反正都是他一个人,就是两个词读音不一样而已,换着说法感觉很新奇。
这话听着舒服。
权薄沧好看的眉眼此刻完全舒展,嘴角不由得勾了勾,“勉强接受。”
颂凡歌被他一路拉着,他比她高了二十公分,步子本来就比她大,平时走路也很快。
但颂凡歌每次跟他在一起,都没有跟不上他脚步的烦恼。
第76章 正面交锋
第二天下午,陆爱强在预料之中抵达Z国。
但他没有立即找颂凡歌的麻烦。
从上次陆桥桥打了一次电话后,陆爱强想回拨却怎么也打不通她的电话,他回来的第一件事,就是想先找到陆桥桥。
他不来找,颂凡歌也不急。
每天照常上下班打卡,回家,偶尔还会去医院看望苏鸢,跟平时没什么两样。
只是权薄沧最近出现在她身边的频率越来越频繁了。
从最初的到了饭点来找她,到最后她无论去谈什么正经的公务,都能碰巧撞见他。
她有些莫名的担忧,却又不知从何说起,反正就是怪怪的。
等到第四天的时候,陆爱强终于沉不住气了。
陆爱强走进颂凡歌办公室的时候,颂凡歌正在审阅上一期的资金流动情况。
秘书将人带进来,她只抬眸扫了眼,眸色冰冷,“坐吧。”
颂凡歌视线落到文件上,在有疑虑的地方划了一笔,没再看陆爱强的动作。
“颂小姐不愧是颂家的孩子。”
陆爱强没坐,站在办公室里打量,“我本来以为你是个泼辣骄纵的性子,没想到会是个干练的人。”
颂凡歌如此不给脸,陆爱强倒也没发怒,只淡淡一笑。
陆爱强比徐清慧和陆桥桥都能忍,也比她们有城府,见到颂凡歌,没有任何的气愤,甚至像个来谈生意的人一样从容。
颂凡歌没回他,他也没拉脸色。
陆爱强坐到沙发上,“颂小姐应该知道我本次来的目的,桥桥,她是我的女儿,失散在外多年,这一次她得罪了颂小姐,我替她道个歉。”
这话说得圆顺,也算个人话。
若不是前世他在颂凡歌被关起来后,卷走了颂家大量的钱,还企图轻薄她的话,颂凡歌都要以为他只是个为女奔走的老父亲了。

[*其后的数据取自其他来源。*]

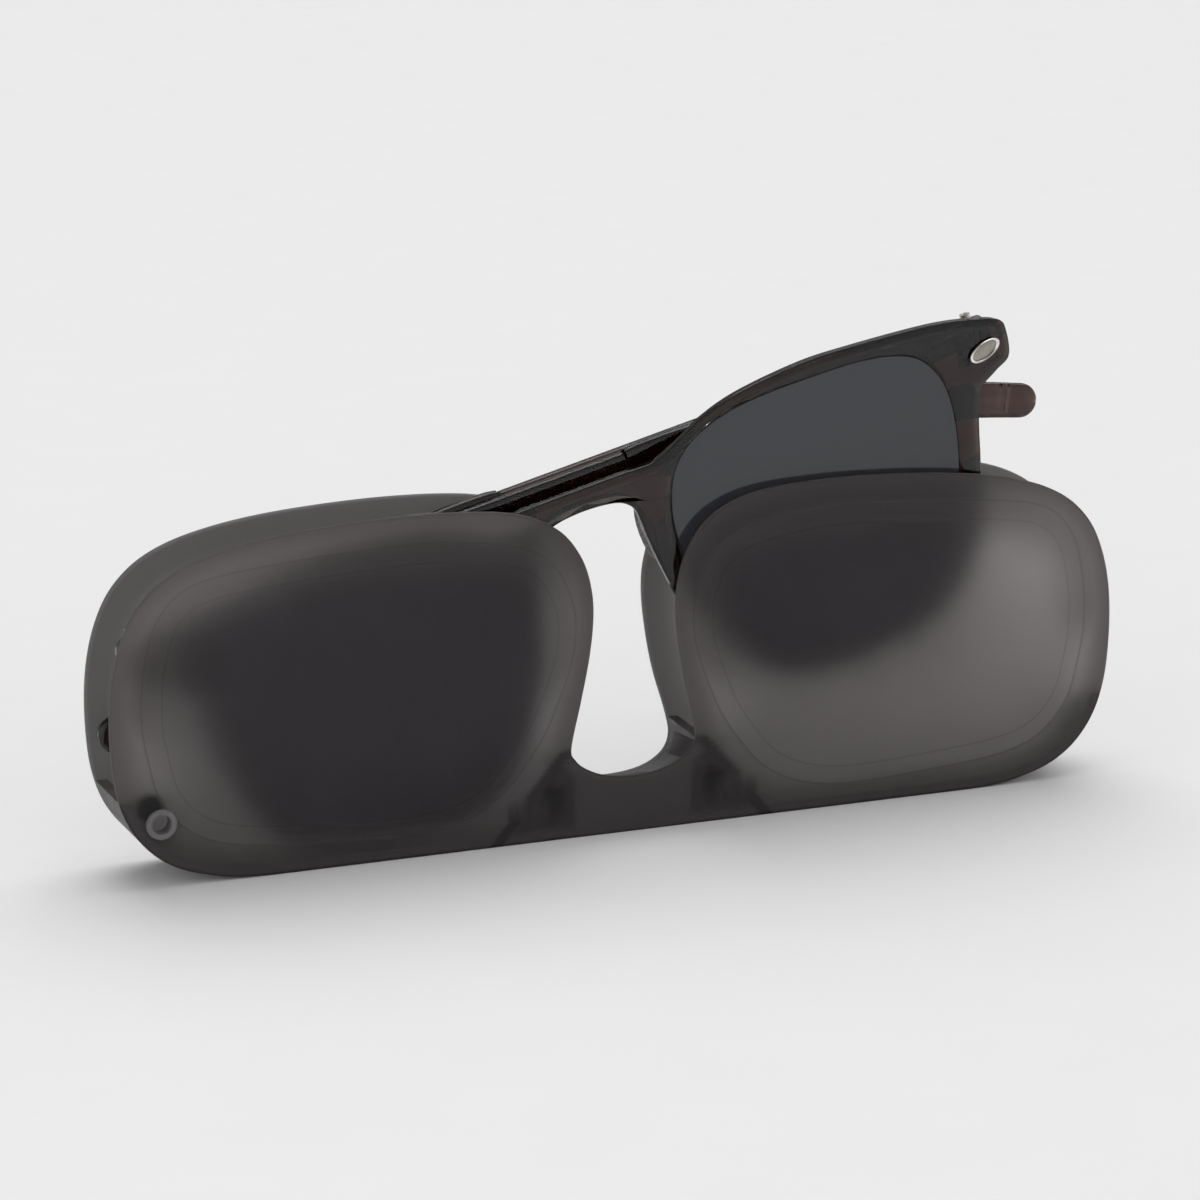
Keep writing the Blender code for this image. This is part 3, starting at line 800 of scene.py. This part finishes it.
class GLASSES_OT_front(bpy.types.Operator):
    """Makes the one-piece front frame: a bevelled section carried round each lens opening, with
    both halves welded at the bridge"""

    bl_idname = "sunglasses.front_frame"
    bl_label = "Front frame"

    def execute(self, context):
        settings = context.scene.sunglasses
        outline = FRAME_OUTLINE + [(-p, q) for p, q in reversed(FRAME_OUTLINE[1:-1])]
        half = smooth_path(outline, 8)[: (len(FRAME_OUTLINE) - 1) * 8 + 1]
        half[[0, -1], 0] = 0
        outer = spaced(half, 380)
        inner = matched(outer, spaced(smooth_path(LENS_OUTLINE, 10), 900, closed=True))
        out_in = inward(outer, closed=False)
        out_in[[0, -1], 0] = 0
        lens_out = -inward(inner, closed=False)
        front, back, bevel = FRAME_FRONT_Y, FRAME_BACK_Y, settings.bevel

        edge_section = (
            (1.2, back), (0.2, back - 0.7), (0.0, back - 1.1), (0.0, front + 0.62),
            (0.1, front + 0.48), (bevel, front + 0.1), (bevel + 0.2, front + 0.04),
        )  # fmt: skip
        lens_section = (
            (0.5, front + 0.04), (0.36, front + 0.1), (0.05, front + 0.42), (0.0, front + 0.6),
            (0.0, back - 1.1), (0.15, back - 0.9), (0.9, back),
        )  # fmt: skip
        edge_rings = [at_depth(outer + out_in * distance, y) for distance, y in edge_section]
        lens_rings = [at_depth(inner + lens_out * distance, y) for distance, y in lens_section]
        face = [edge_rings[-1] * (1 - t) + lens_rings[0] * t for t in (0.25, 0.5, 0.75)]
        for ring in face:
            ring[:, 1] = front
        rear = [lens_rings[-1] * (1 - t) + edge_rings[0] * t for t in (0.33, 0.67)]
        rings = np.array(edge_rings + face + lens_rings + rear)
        rings = seated_rings(rings)
        quads = ring_faces(*rings["right"].shape[:2], wrap_rows=True)
        walls = np.arange(len(quads)) < len(edge_rings) - 1
        quads = np.concatenate([quads[~walls].reshape(-1, 4), quads[walls][:, :-1].reshape(-1, 4)])
        count = rings["right"].shape[0] * rings["right"].shape[1]
        points = np.concatenate([rings["right"].reshape(-1, 3), rings["left"].reshape(-1, 3)])
        faces = np.concatenate([quads, quads[:, ::-1] + count])
        piece = new_piece(
            "acetate_front", points, faces, [material_of("acetate")], "glasses", 24
        )
        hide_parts("front_frame")
        return {"FINISHED"}


def seated_rings(rings):
    """The right-hand rings and their mirror image, both moved onto the seat."""
    p, y, q = rings[..., 0], rings[..., 1], rings[..., 2]
    return {side: seated(p * sign, q, y) for side, sign in SIDES}


class GLASSES_OT_lenses(bpy.types.Operator):
    """Makes the two lenses, each a plate with a slight crown and a ground edge"""

    bl_idname = "sunglasses.lenses"
    bl_label = "Lenses"

    def execute(self, context):
        count, into_rim, edge_slope, crown = 260, 0.25, 0.3, 0.12
        loop = spaced(smooth_path(LENS_OUTLINE, 10), count, closed=True)
        loop = loop - inward(loop) * into_rim
        centre = loop.mean(0)
        low, high = (corner.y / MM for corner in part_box("right_lens"))
        rings = []
        for share in np.linspace(0, 1, 16):
            flat = centre + share * (loop + inward(loop) * edge_slope - centre)
            rings.append(at_depth(flat, low + crown * share**2))
        for y in (low + 0.4, high - 0.3):
            rings.append(at_depth(loop, y))
        for share in np.linspace(1, 0, 8):
            flat = centre + share * (loop + inward(loop) * edge_slope - centre)
            rings.append(at_depth(flat, high))
        rings = np.array(rings)
        faces = ring_faces(*rings.shape[:2]).reshape(-1, 4)
        for side, points in seated_rings(rings).items():
            lens = new_piece(f"{side}_tinted_lens", points, faces, [material_of("lens")], "glasses")
            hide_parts(f"{side}_lens")
        return {"FINISHED"}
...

颂凡歌抬眸,看着那张她一辈子都不可能忘的脸,“你的意思是,陆桥桥的罪过,你来担?”
陆爱强微笑,从口袋里拿出一张支票,起身放到颂凡歌的桌面上。
“虽然颂家不缺钱,但这世界上,钱还是能解决很多事情。”
陆爱强又坐了回去,“如果颂小姐还不满意的话,我手上的项目,随颂小姐挑,希望颂小姐能放过桥桥。”
呵。
颂凡歌真想仰天大笑。
他现在这副模样,和前世那个在她被挑断手筋脚筋后,潜入地下室,不管不顾地撕扯她衣服的猥琐男比起来,简直大相径庭。